Over the last months, while I was researching travel memoirs, I came across Nomandland, by Jessica Bruder. Not a memoir, still this triumph of personal journalism hit a cord with me because it reveals van-life as it is today.
I am aware of the trend of adventurous youth to spend some years living in a van or camper on the road. Some time ago, I read about the upswing of interest in van living that was highlighted in The New Yorker Magazine (“#Vanlife, The Bohemian Social-Media Movement,” April 2017 issue). Instagram reveals dozens of hashtags about this lifestyle, including #vanlife (266,126 posts), #vanlifediaries, and #vanlifeexplorers.
Jessica Bruder’s brilliant and fascinating book explores a different aspect of life on the road. The author interviews, intimately gets to know, and becomes friends with men and women who turn to the nomadic life-style for serious financial reasons. She makes clear in the very beginning that these travelers are not homeless. They have shelter and transportation. The nomads of the American 21st century prefer the label “houseless.”
It was the aspect of living in a van (or a camper, truck, or sedan) that first caught my interest. I could identify with many of the issues confronted on a daily basis by the people the author meets and introduces to readers. The real people of Nomandland deal with issues of space, storage, hygiene, power, car repairs, and how to find a safe place to park for the night. These are the same concerns Tom and I dealt with during two years living in a Volkswagen minivan in the early 1970s.
I especially enjoyed the details that reminded me of those years. How do today’s van-dwellers wash clothing and hang it to dry? I had to nod in understanding when I read of damp laundry strung across the inside of the vehicle. How do they handle hygiene and water supply? Gyms and truck stop showers. And what about that all-important safe sleeping spot? Modern day vanners in the US look for Wal-mart parking lots, undeveloped public lands, and side streets in commercial areas. These are the places they hunker down after dark, pull the curtains closed, and turn off the lights. They sleep, often knowing they must be up and out in the early morning hours.

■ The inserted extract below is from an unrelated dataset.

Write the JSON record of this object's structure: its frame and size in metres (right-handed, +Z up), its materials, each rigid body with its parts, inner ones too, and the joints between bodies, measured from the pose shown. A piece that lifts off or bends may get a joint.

For modern van dwellers, entertainment consists mainly of the internet, socialization at camp areas, and reading, including the constant sharing of books. Jessica Bruder writes that Travels With Charley, “John Steinbeck’s tale of road-tripping in a pickup camper . . . [in the 1960s] was popular among the nomads and dog-eared copies passed from hand to hand.” Steinbeck’s memoir was one of our (Tom and I) main inspirations to travel by VW camper-van. I love that Steinbeck’s writing still helped travelers.
Today’s “houseless” enjoy a few advantages that Steinbeck, Tom, and I did not: internet and cell phones to stay in touch with family, solar panels on their roofs to bring in more electricity, the ease of finding a truck stop with hot showers or a local laundromat. Still, I’m sure they would gladly trade these conveniences for the financial security Tom and I possessed.
The emotional stress felt by financially struggling nomads today is very different from the bliss of my van-life years. They don’t have savings waiting for them at home or a strong union to help find a well-paying job at the end of the adventure. Twenty-first century nomads see no end to their lifestyle. They work long, physically taxing hours doing seasonal work at Amazon warehouses, in agricultural fields, and as camp hosts at public campgrounds. Most are of social security age and they worry about their health and how they will manage in ten years.
Besides the descriptions of van living, Bruder’s book covers in depth the social issues of our time that have sent so many people on the road, living from paycheck to paycheck, and ending each day sleeping in their vehicles. Nomadland is an important read for anyone concerned with our growing numbers of poor—both the homeless and the houseless.
To quote the back-cover blurb: “Nomadland tells a revelatory tale of the dark underbelly of the American economy—one which foreshadows the precarious future that may await many more of us.”
I highly recommend Nomadland, Surviving America in the Twenty-First Century, by Jessica Bruder, 2017, W.W. Norton & Company.